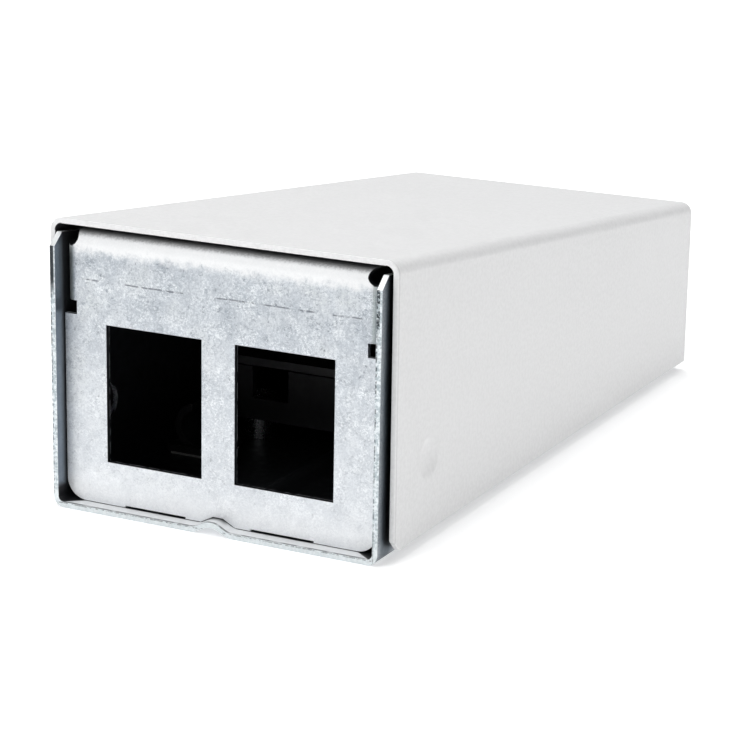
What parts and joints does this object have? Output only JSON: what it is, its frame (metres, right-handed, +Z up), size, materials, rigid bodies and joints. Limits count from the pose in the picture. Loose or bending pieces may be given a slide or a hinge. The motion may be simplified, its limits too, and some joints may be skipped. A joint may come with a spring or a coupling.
{
  "type": "fiber termination box",
  "caption": "Wedge-shaped fiber termination box: galvanised channel, two module openings, white lift-off cover and splice tray.",
  "frame": {"origin": "centre of the box's footprint on the surface it stands on, with the cover closed", "axes": "+Z up, -Y is the front with the module openings, +Y the cable entry end, +X right seen from the front"},
  "size_m": [0.0524, 0.112, 0.04],
  "materials": {
    "white_powder_coat": "satin white powder coat with fine orange peel",
    "galvanised_sheet": "hot-dip galvanised, fine spangle, semi-matt, dark lacquer inside the box",
    "zinc_hardware": "bright zinc plated",
    "brass_post": "turned brass",
    "black_rubber": "matt rubber",
    "tray_plastic": "fine moulded texture, black",
    "lid_plastic": "smooth black moulding",
    "comb_elastomer": "soft matt elastomer",
    "clip_plastic": "black nylon",
    "foam_tape": "closed-cell foam tape"
  },
  "bodies": {
    "box": {"base_channel": "galvanised_sheet", "front_panel": "galvanised_sheet", "rear_panel": "galvanised_sheet", "front_rivets": "zinc_hardware", "rear_rivets": "zinc_hardware", "cable_grommet": "black_rubber", "tray_standoffs": "zinc_hardware", "splice_tray": "tray_plastic", "tray_screws": "zinc_hardware", "lid_hinge_pin": "zinc_hardware", "splice_comb": "comb_elastomer", "comb_adhesive_pad": "foam_tape", "clamp_standoffs": "zinc_hardware", "cable_clamp": "galvanised_sheet", "clamp_screws": "zinc_hardware", "anchor_post": "brass_post", "anchor_screw": "zinc_hardware", "earth_stud": "zinc_hardware", "earth_washer": "zinc_hardware", "earth_nut": "zinc_hardware", "fibre_clips": "clip_plastic", "clip_adhesive_pads": "foam_tape"},
    "cover": {"cover": "white_powder_coat"},
    "tray_lid": {"tray_lid": "lid_plastic"}
  },
  "joints": [
    {"name": "cover_lift", "type": "slide", "parent": "box", "child": "cover", "axis": [0, 0, 1], "range_m": [0, 0.045]},
    {"name": "tray_lid_hinge", "type": "hinge", "parent": "box", "child": "tray_lid", "pos_m": [0.0205, 0.006, 0.0147], "axis": [0, 1, 0], "range_deg": [0, 20]}
  ]
}
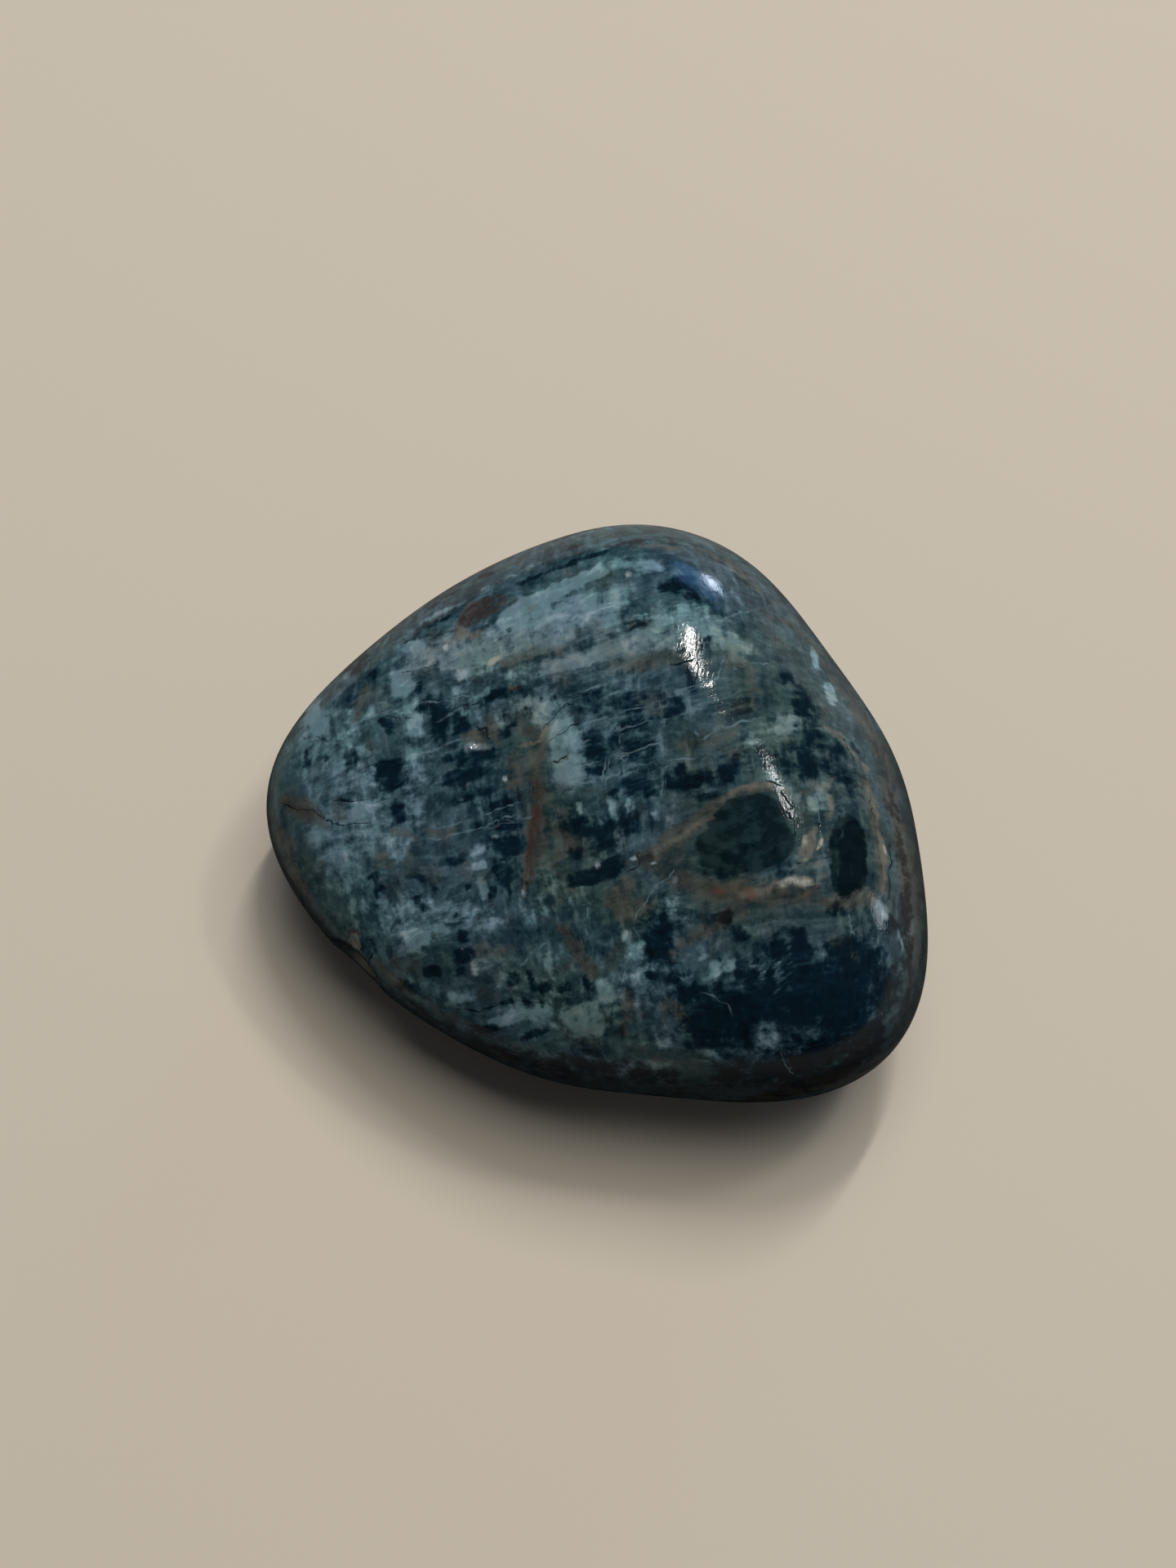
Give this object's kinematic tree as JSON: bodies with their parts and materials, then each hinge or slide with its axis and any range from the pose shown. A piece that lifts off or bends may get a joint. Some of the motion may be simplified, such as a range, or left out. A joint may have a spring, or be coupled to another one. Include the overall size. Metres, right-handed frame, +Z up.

▬▬▬▬▬▬▬▬▬▬

> Work required: Scan the listing above for the word "this" and show each line where it is found.

> Exercise result:
What parts and joints does this object have? Output only JSON: what it is, its frame (metres, right-handed, +Z up), size, materials, rigid bodies and joints. Limits count from the pose in the picture. Loose or bending pieces may be given a slide or a hinge. The motion may be simplified, its limits too, and some joints may be skipped. A joint may come with a spring or a coupling.
Give this object's kinematic tree as JSON: bodies with their parts and materials, then each hinge or slide with its axis and any range from the pose shown. A piece that lifts off or bends may get a joint. Some of the motion may be simplified, such as a range, or left out. A joint may have a spring, or be coupled to another one. Include the overall size. Metres, right-handed frame, +Z up.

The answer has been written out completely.